| YOUR INSTRUCTIONS |
Print every line of the listing exactly, please.

---------- STORED DATA ----------

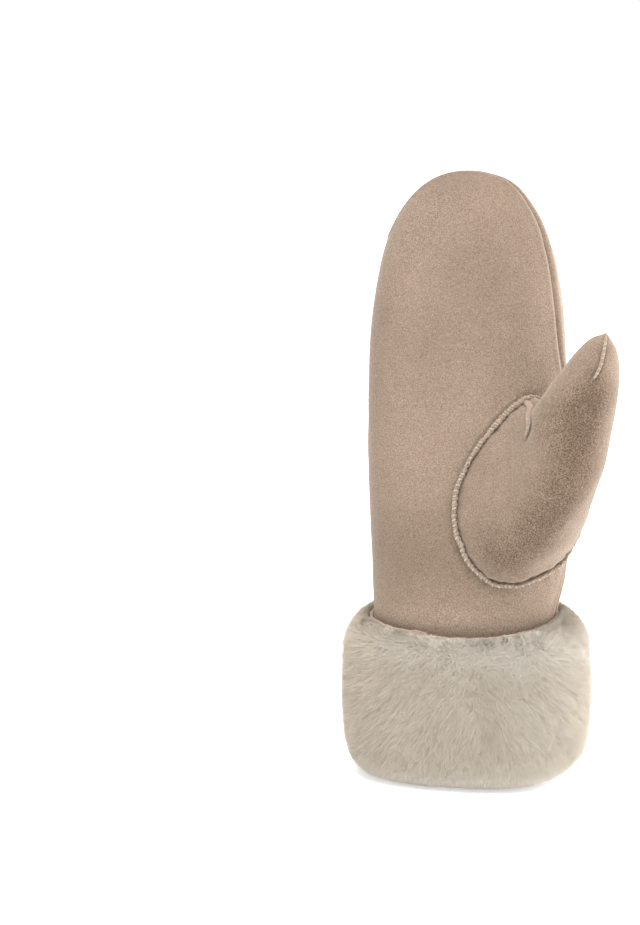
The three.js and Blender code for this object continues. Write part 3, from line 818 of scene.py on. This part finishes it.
def hand_relief(grid, turns):
    """How far the suede of the hand stands out from its plain form."""
    z = grid[..., 2]
    push = 0.7 * noise_at(grid, 46.0, 3.0) + 0.28 * noise_at(grid, 15.0, 9.0)
    push *= np.clip((z - 60) / 30, 0, 1)
    # The sunk closing seam, with a soft ridge beside it.
    seam, _ = nearest(grid, closing_seam_line())
    push += -1.8 * bell(seam, 0.8) + 0.6 * bell(seam - 3.0, 1.6)
    # Gathers round the thumb's base, and a fold along the upper part of its seam.
    ring, where = nearest(grid, base_ring())
    push += gathers(where, (0.3, 41), (0.2, 17)) * bell(ring - 4, 3) - 0.25 * bell(ring, 2.4)
    upper = bell(where / BASE_POINTS * 360 - 40, 26)
    push += upper * (0.25 * bell(ring - 3.4, 1.0) - 0.28 * bell(ring - 5.2, 1.0))
    # The wrist is fuller beside the closing seam, and the skin swells just above the cuff's edge.
    push += 2.2 * (bell(np.degrees(turns), 26)[None, :] * bell(z - 103, 14))
    push += 0.35 * bell(z - cuff_top(turns)[None, :] - 1, 5)
    return push


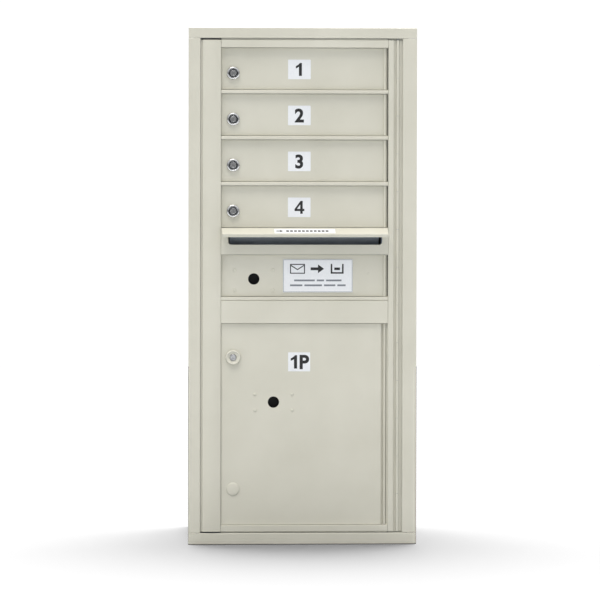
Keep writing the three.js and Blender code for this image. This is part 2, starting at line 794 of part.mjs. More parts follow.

----------

| COMPLETE RESPONSE |
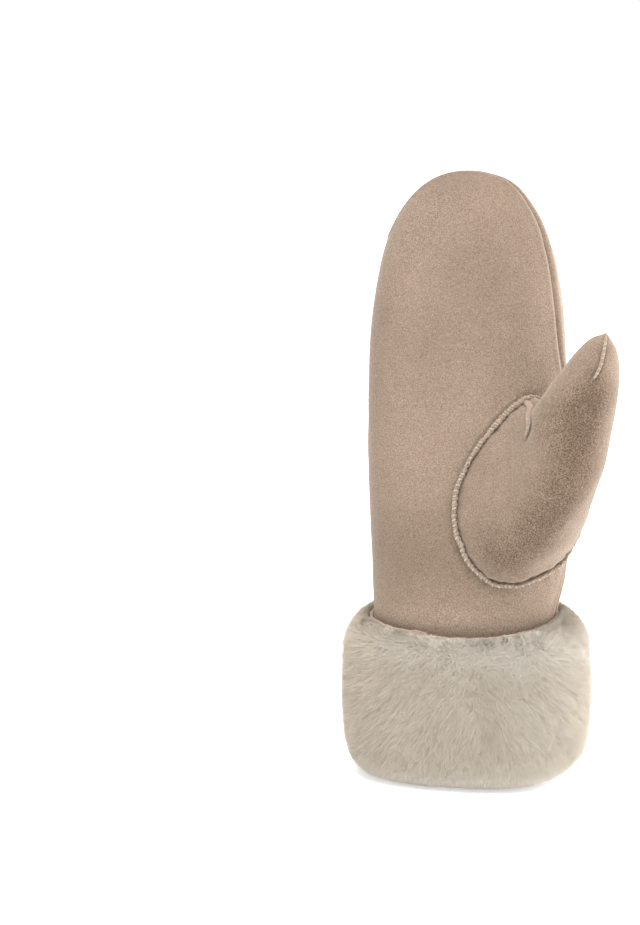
The three.js and Blender code for this object continues. Write part 3, from line 818 of scene.py on. This part finishes it.
def hand_relief(grid, turns):
    """How far the suede of the hand stands out from its plain form."""
    z = grid[..., 2]
    push = 0.7 * noise_at(grid, 46.0, 3.0) + 0.28 * noise_at(grid, 15.0, 9.0)
    push *= np.clip((z - 60) / 30, 0, 1)
    # The sunk closing seam, with a soft ridge beside it.
    seam, _ = nearest(grid, closing_seam_line())
    push += -1.8 * bell(seam, 0.8) + 0.6 * bell(seam - 3.0, 1.6)
    # Gathers round the thumb's base, and a fold along the upper part of its seam.
    ring, where = nearest(grid, base_ring())
    push += gathers(where, (0.3, 41), (0.2, 17)) * bell(ring - 4, 3) - 0.25 * bell(ring, 2.4)
    upper = bell(where / BASE_POINTS * 360 - 40, 26)
    push += upper * (0.25 * bell(ring - 3.4, 1.0) - 0.28 * bell(ring - 5.2, 1.0))
    # The wrist is fuller beside the closing seam, and the skin swells just above the cuff's edge.
    push += 2.2 * (bell(np.degrees(turns), 26)[None, :] * bell(z - 103, 14))
    push += 0.35 * bell(z - cuff_top(turns)[None, :] - 1, 5)
    return push


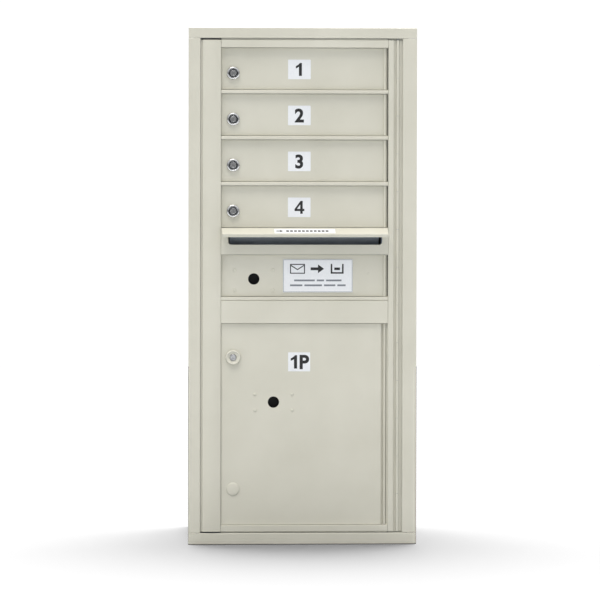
Keep writing the three.js and Blender code for this image. This is part 2, starting at line 794 of part.mjs. More parts follow.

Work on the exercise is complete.